Under the guise of anti-terror emergency laws brought in following the deadly terror attacks in Paris last November, the authorities have deployed riot police to break up largely peaceful public protests. Shocking levels of police violence against striking workers and ordinary members of the public have only emboldened further nationwide protests.

With strikes at the country’s fuel, power and transport systems, the Hollande government was staring at an embarrassing defeat from the people.

Now, however, the government seems to have found a way out of its dilemma by turning the issue into one of a contest between those who want fun, games and leisure against those who are irresponsible killjoys.

The fact is that it is the French government that started the trouble in the first place by pushing through a program of regressive attacks on workers’ rights. Looking like they were losing the fight, the government is now seeking to tilt the pitch against the workers by blaming them for spoiling the Euro 2016 championship and, to boot, France’s national image as well.

Moreover, under a veneer of populist appeal, the French authorities are giving themselves audacious emergency powers that in effect criminalize the right to strike and protest. This is a disturbing resort to autocratic police-state powers.

So far, workers and their unions are not willing to capitulate.

The BBC reported Paris train driver Berenger Cernon in defiant mood.

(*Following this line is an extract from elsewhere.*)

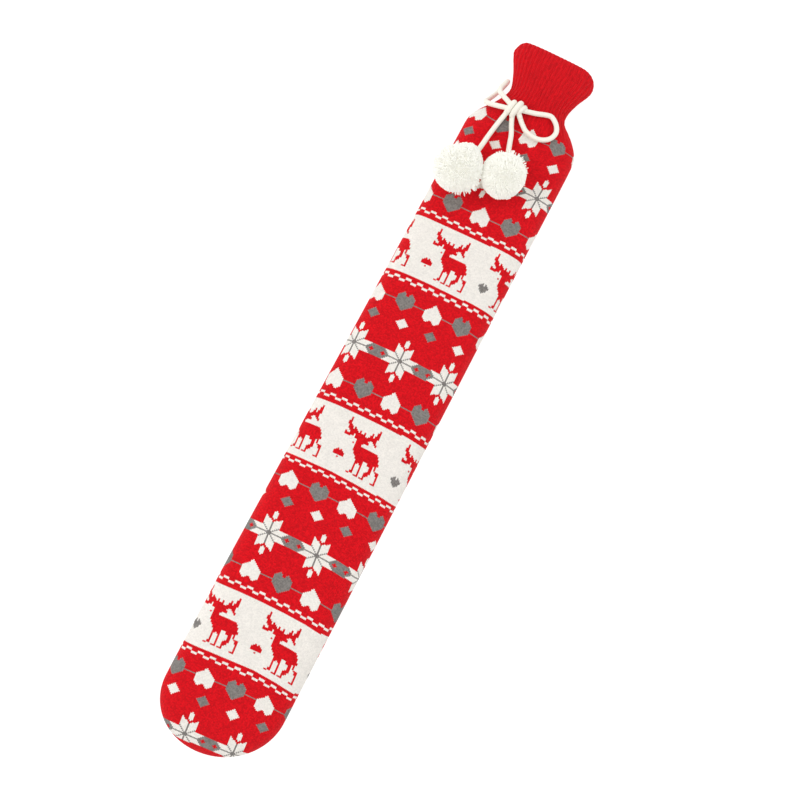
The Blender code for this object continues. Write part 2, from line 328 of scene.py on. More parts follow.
# The tie's stretches, as in the part's source
CORD = 5.0
TIE_ROUTES = {
    "tie_loop_right": (
        (-9, 319, 33.6), (1.6, 322.4, 32.6), (10.2, 325.7, 32.4), (16.8, 326.7, 32.4),
        (24.4, 321.6, 32), (28, 313.8, 31.6), (24.4, 305, 31.2), (14.3, 299.9, 31),
        (1.6, 300.9, 31), (-5.6, 305.4, 31.2), (-11.6, 310.7, 32.1),
    ),
    "tie_loop_left": (
        (-30, 312.5, 33.2), (-38.4, 310.9, 31.4), (-46.8, 311.1, 26), (-50.8, 314.7, 17),
        (-49.4, 321.4, 7.6), (-46, 330.8, 3.2), (-43, 339, 3.6), (-41, 344.6, 7.6),
        (-40.6, 345.2, 13.6), (-41.6, 340.2, 19.6), (-43.2, 333, 24.2), (-42.4, 327.4, 28),
        (-37.5, 323.3, 31.8), (-29.3, 319.3, 33.9),
    ),
    "tie_tail_left": (
        (-25.9, 308.6, 32.8), (-27.8, 299.9, 30.9), (-29.8, 288.5, 30.9), (-31.2, 277.3, 33.4),
        (-32.2, 265.2, 38.2), (-33.4, 255.6, 41.4),
    ),
    "tie_tail_right": (
        (-19.4, 308.6, 32.8), (-16.2, 301, 30.9), (-11.5, 291.5, 31.2), (-8, 279.9, 34.6),
        (-5.4, 271, 38.6),
    ),
}
CORD_COLUMNS = 6  # stitches round the knitted cord
CORD_STITCH = 2.2  # length of one of them
CORD_SIDES = 24
CORD_STEP = 0.55
CORD_END = (0.9, 0.97)  # how wide the last rings at each end are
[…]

“It’s not us who determine the calendar,” he said. “We did not decide that the Euro [championship] will take place on this date. There is a social movement going on now, the re-organization [of labour] continues, the labour law continues. We want the negotiations on the collective agreements to be open for everybody. So yes, we will continue the strike.”

It’s not French workers and their democratic rights that should be given the red card. It’s the bumptious, regressive government of Francois Hollande that should be booed off the pitch.